WHAT THE TASK REQUIRES »
Return only the lines running from the line that holds "Turn this picture" to the line that holds "TINY = 1e-5", including both.

-- start of ENTRIES --

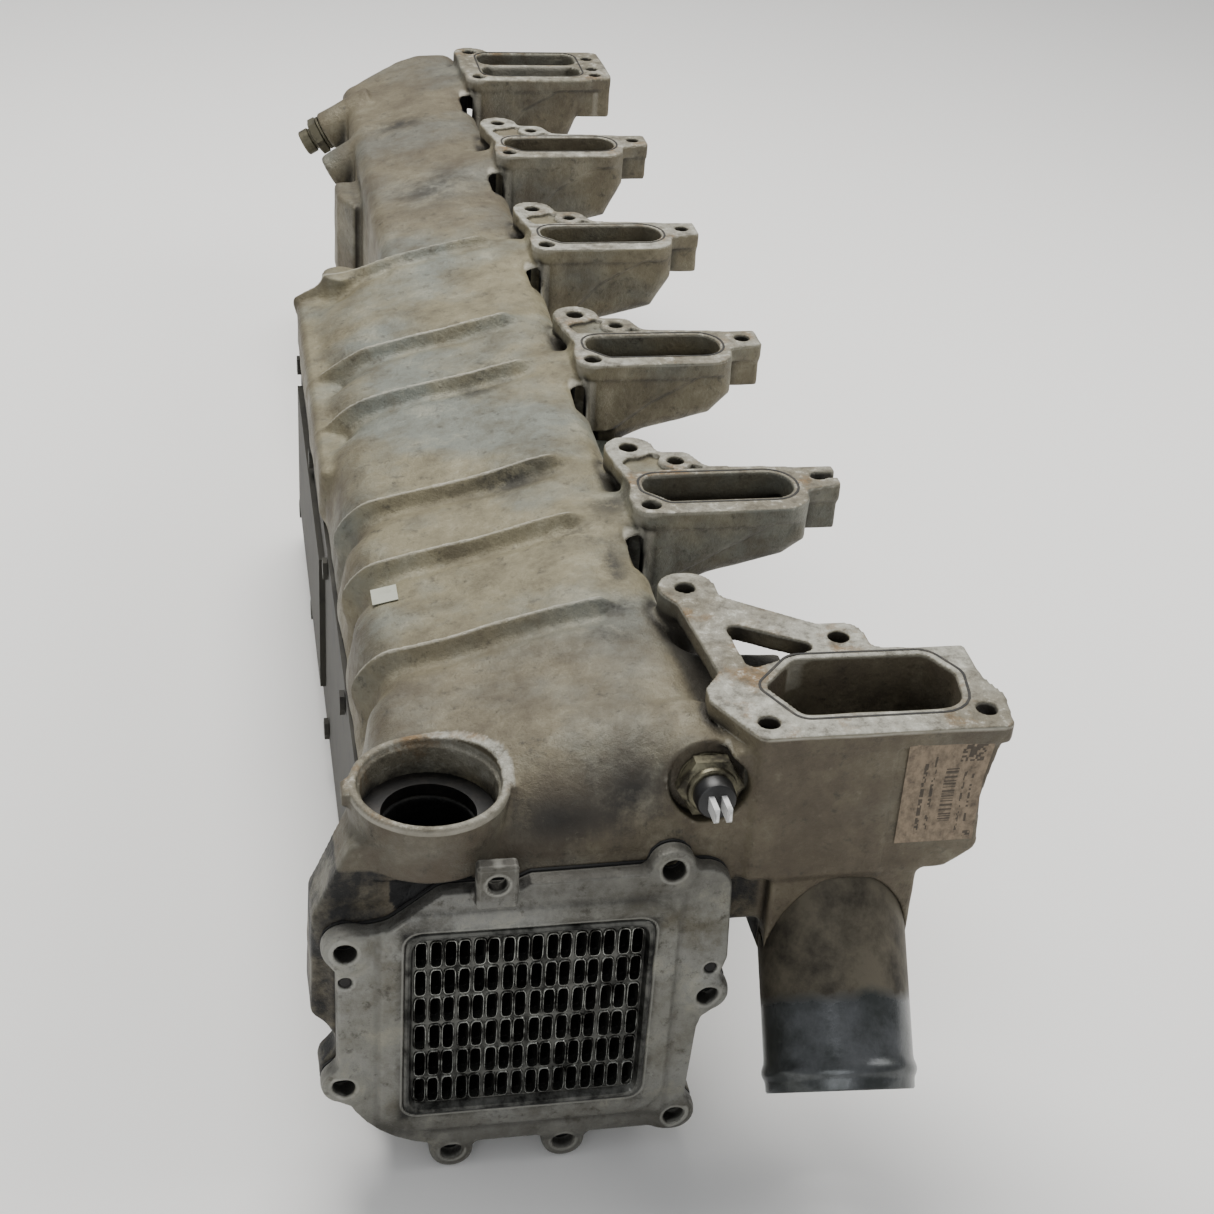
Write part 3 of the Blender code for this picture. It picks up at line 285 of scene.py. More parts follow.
def outline_distance(u, v, points):
    """Signed distance in a plane to a closed outline: nearest edge, with the sign from crossings."""
    shape = np.broadcast_shapes(u.shape, v.shape)
    nearest = np.full(shape, 1e9, np.float32)
    sign = np.ones(shape, np.float32)
    for (ax, ay), (bx, by) in zip(points, points[1:] + points[:1]):
        ex, ey = bx - ax, by - ay
        wu, wv = u - ax, v - ay
        share = np.clip((wu * ex + wv * ey) / (ex * ex + ey * ey), 0, 1)
        nearest = np.minimum(nearest, (wu - ex * share) ** 2 + (wv - ey * share) ** 2)
        low, high = v >= ay, v < by
        left_of = ex * wv > ey * wu
        flips = (low & high & left_of) | (~low & ~high & ~left_of)
        sign = np.where(flips, -sign, sign)
    return sign * np.sqrt(nearest)


def prism(points, axis, low, high, edge=0.0):
    """Field of an outline carried along the y or z axis, with rounded edges."""
    def shape(x, y, z):
        v, w = (y, z) if axis == "z" else (z, y)
        return both(outline_distance(x, v, points), slab(w, low, high), edge)
    return shape


def post(start, end, radius, edge=0.0):
    """Field of a round post between two points: distance from its line less the radius, and its two ends."""
    start = np.array(start, float)
    run = np.array(end, float) - start
    length = float(np.linalg.norm(run))
    way = run / length

    def shape(x, y, z):
        dx, dy, dz = x - start[0], y - start[1], z - start[2]
        along = dx * way[0] + dy * way[1] + dz * way[2]
        around = np.sqrt(np.maximum(dx * dx + dy * dy + dz * dz - along * along, 0))
        return both(around - radius, slab(along, 0, length), edge)
    return shape


def brick(low, high, edge=0.0):
    """Field of a box with rounded edges: the three layers' common part."""
    def shape(x, y, z):
        sides = both(slab(x, low[0], high[0]), slab(y, low[1], high[1]), edge)
        return both(sides, slab(z, low[2], high[2]), edge)
    return shape


def arcs(corners, steps=5):
    """Outline whose (u, v, radius) corners are turned to arcs."""
    made = []
    for k, (u, v, radius) in enumerate(corners):
        here = np.array((u, v), float)
        before = np.array(corners[k - 1][:2], float) - here
        after = np.array(corners[(k + 1) % len(corners)][:2], float) - here
        before /= np.linalg.norm(before)
        after /= np.linalg.norm(after)
        if radius <= 0:
            made.append((float(u), float(v)))
            continue
        half = math.acos(float(np.clip(before @ after, -1, 1))) / 2
        middle = here + (before + after) / np.linalg.norm(before + after) * radius / math.sin(half)
        start = here + before * radius / math.tan(half) - middle
        end = here + after * radius / math.tan(half) - middle
        sweep = math.atan2(start[0] * end[1] - start[1] * end[0], float(start @ end))
        for angle in np.linspace(0, sweep, steps + 1):
            turn = np.array(((math.cos(angle), -math.sin(angle)), (math.sin(angle), math.cos(angle))))
            made.append(tuple((middle + turn @ start).tolist()))
    return made


class Recipe:
    """Ordered joins, cuts and swells that make one casting."""

    def __init__(self):
        self.steps = []

    def join(self, shape, low, high, radius=0.0):
        self.steps.append(("join", shape, low, high, radius))

    def cut(self, shape, low, high, radius=0.0):
        self.steps.append(("cut", shape, low, high, radius))

    def swell(self, shape, low, high):
        self.steps.append(("swell", shape, low, high, 0.0))

    def field(self, low, high, step):
        """The casting's field in one region."""
        made = Field(low, high, step)
        for item in self.steps:
            made.apply(*item)
        return made


def moved(points, dy):
    """Outline moved along y."""
    return [(u, v + dy) for u, v in points]


def plane(value, low, high):
    """Smooth step from 0 to 1 between two values."""
    t = np.clip((value - low) / (high - low), 0, 1)
    return t * t * (3 - 2 * t)


casting = Recipe()
EVERYWHERE = (-1e4, -1e4, -1e4), (1e4, 1e4, 1e4)


def shoulder(y):
    """How far the housing has drawn in along y, from 0 to 1, and the left edge of its top there."""
    rear = np.clip((y - 80) / 370, 0, 1)
    return rear, -119 + 17 * rear ** 1.5


def wide_body(x, y, z):
    """Cooler housing: sloping top, drawn-in left shoulder, flaring right wall, round front."""
    lean = math.hypot(1, SLOPE)
    top = np.maximum((z - CREST_Z + SLOPE * (CREST_X - x)) / lean, z - CREST_Z)
    front = FRONT_Y - y
    crown = both(top, front, 44.0)
    rear, left = shoulder(y)
    foot = -74 + 26 * rear
    top_left = CREST_Z - SLOPE * (CREST_X - left)
    run, rise = left - SIDE_X, top_left - foot
    length = np.sqrt(run * run + rise * rise)
    side = np.maximum(((z - top_left) * run - (x - left) * rise) / length, SIDE_X - x)
    wall = np.maximum((x - 16) * 0.998 + (z + 42) * 0.069, (x - 20) * 0.993 - (z + 100) * 0.115)
    body = both(both(crown, side, 11.0), wall, 13.0)
    ends = np.maximum(front, y - WIDE_END)
    body = both(body, ends, 5.0)
    return both(body, BOTTOM_Z - z, 5.0)


def rear_body(x, y, z):
    """Narrow rear plenum with a bevelled far corner."""
    lean = math.hypot(1, SLOPE)
    top = np.maximum((z - CREST_Z + 2 + SLOPE * (CREST_X - x)) / lean, z - CREST_Z + 2)
    side = np.maximum(-74 - x + 0 * z, (-x - 74 + (y - 800)) * 0.707 + 3)
    wall = (x - 15.5) + 0 * z
    body = both(both(top, side, 9.0), wall, 13.0)
    body = both(body, np.maximum(y - REAR_END, 430 - y), 9.0)
    return both(body, -130 - z, 8.0)


casting.join(wide_body, *EVERYWHERE)
casting.join(rear_body, (-100, 430, -135), (25, 842, 0), 9.0)


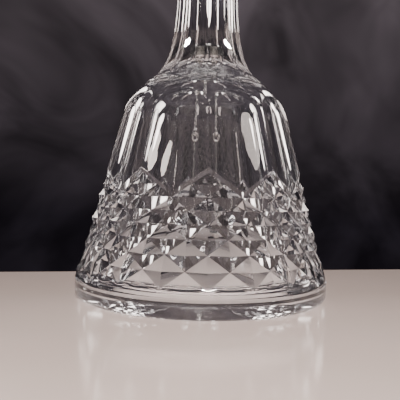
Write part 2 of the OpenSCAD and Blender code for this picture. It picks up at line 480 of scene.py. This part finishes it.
@dataclass(frozen=True)
class GlassSizes:
    """Sizes of the bell's glass, in millimetres, as in the CAD.

    Each bend is a share of the height of its own curve: where the point stands that both ends head for.
    """

    # The bowl, from its rim to the corner under the neck.
    rim_r: float
    height: float
    panels: int = 10
    corner_z: float = 66.5
    corner_r: float = 14.75
    shoulder_h: float = 12.0
    shoulder_r: float = 25.0
    shoulder_bend: float = 0.42
    # The plain band and the heavy lip that the bell rests on.
    band_h: float = 5.4
    foot_round: float = 1.6
    foot_flat: float = 0.8
    lip_wall: float = 9.5
    lip_rise: float = 3.2
    lip_h: float = 3.8
    lip_top: float = 7.0
    # The hollow. The bond is how far the resin's surface lies inside the glass round it.
    wall: float = 4.6
    crown_drop: float = 3.8
    crown_r: float = 12.0
    crown_h: float = 9.4
    crown_bend: float = 0.75
    throat_r: float = 4.5
    throat_rise: float = 8.0
    bond: float = 0.04
    # The cut diamonds, their V tips and the zigzag above them.
    cut_bottom: float = 7.3
    tip_rise: float = 1.4
    cut_top: float = 35.8
    row_taper: float = 0.17
    groove_d: float = 1.3
    zigzag_lip: float = 1.4
    zigzag_d: float = 0.6
    # The fluted neck and grip, and the faceted tip.
    neck_r: float = 9.5
    neck_ease: float = 0.5
    flare_h: float = 24.0
    flare_bend: float = 0.08
    flute_d: float = 1.3
    ridge_reach: float = 2.5
    grip_r: float = 11.0
    grip_ease: float = 0.3
    grip_bend: float = 0.42
    tip_h: float = 15.0
    tip_r: float = 3.0
    tip_break: tuple[float, float] = (0.68, 0.66)

    @property
    def shoulder_z(self) -> float:
        """Height where the shoulder starts."""
        return self.corner_z - self.shoulder_h

    @property
    def slope(self) -> float:
        """Shrink of the radius for each millimetre of height on the straight body."""
        return (self.rim_r - self.shoulder_r) / (self.shoulder_z - self.band_h)


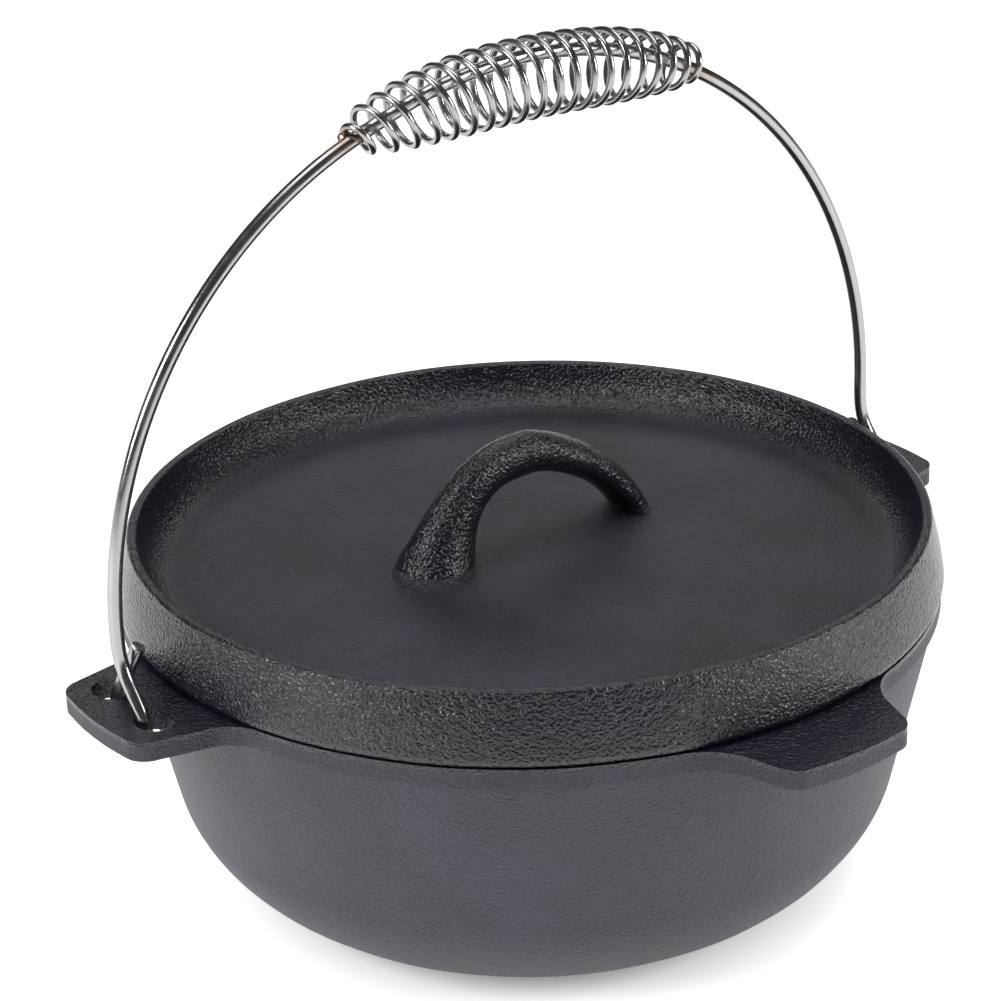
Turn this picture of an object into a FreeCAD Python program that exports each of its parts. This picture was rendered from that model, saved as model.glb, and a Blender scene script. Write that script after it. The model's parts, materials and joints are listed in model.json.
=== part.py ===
import FreeCAD, Part
import math
import os

# Cast iron dutch oven: a pot with two bail ears and two helper tabs, a flanged lid
# with a horn-shaped handle, and a swinging wire bail with a coiled wire grip.
# Millimetres. The origin is the centre of the pot's base, +Z is up, and X runs from
# ear to ear, along the axis that the bail swings about.

V = FreeCAD.Vector
Y_AXIS, Z_AXIS = V(0, 1, 0), V(0, 0, 1)
TINY = 1e-5

# Pot
POT_HEIGHT = 82.0            # floor to rim
RIM_RADIUS = 107.9           # outside of the rim band
RIM_BAND_HEIGHT = 5.1
RIM_BAND_PROUD = 0.9         # step from the band in to the wall under it
POT_WALL = 4.6               # square to the wall
POT_FLOOR = 5.0
WALL_DRAFT = 12.0            # degrees from upright
CORNER_RADIUS = 36.0         # from the wall into the bottom
BELLY_RADIUS = 105.0         # shallow curve from the corner to the flat base
BELLY_ANGLE = 12.5           # degrees of slope where the two curves meet
CAST_EDGE = 0.8              # rounding of cast edges

# Bail: one length of round rod in the plane y = 0, hooked round the web of each ear
BAIL_WIRE = 3.6
ARCH_MARGIN = 6.4            # the arch's two side arcs have this much less than the half span
CROWN_MARGIN = 105.0         # and the flatter curve between them has this much more
HOOK_LEAN = (2.5, -7.2)      # degrees that the hooks lean outwards, at -X and at +X
ARM_LEAN = (1.2, 0.8)        # the same for the feet of the arch, past the ankle bends
ANKLE_RADIUS = 40.0
HOOK_CLEARANCE = 1.2         # between the rod and the corners of the web
HOOK_OFFSET = 1.1            # the rod runs this far outside the middle of the holes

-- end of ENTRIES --

FULL ANSWER »
Turn this picture of an object into a FreeCAD Python program that exports each of its parts. This picture was rendered from that model, saved as model.glb, and a Blender scene script. Write that script after it. The model's parts, materials and joints are listed in model.json.
=== part.py ===
import FreeCAD, Part
import math
import os

# Cast iron dutch oven: a pot with two bail ears and two helper tabs, a flanged lid
# with a horn-shaped handle, and a swinging wire bail with a coiled wire grip.
# Millimetres. The origin is the centre of the pot's base, +Z is up, and X runs from
# ear to ear, along the axis that the bail swings about.

V = FreeCAD.Vector
Y_AXIS, Z_AXIS = V(0, 1, 0), V(0, 0, 1)
TINY = 1e-5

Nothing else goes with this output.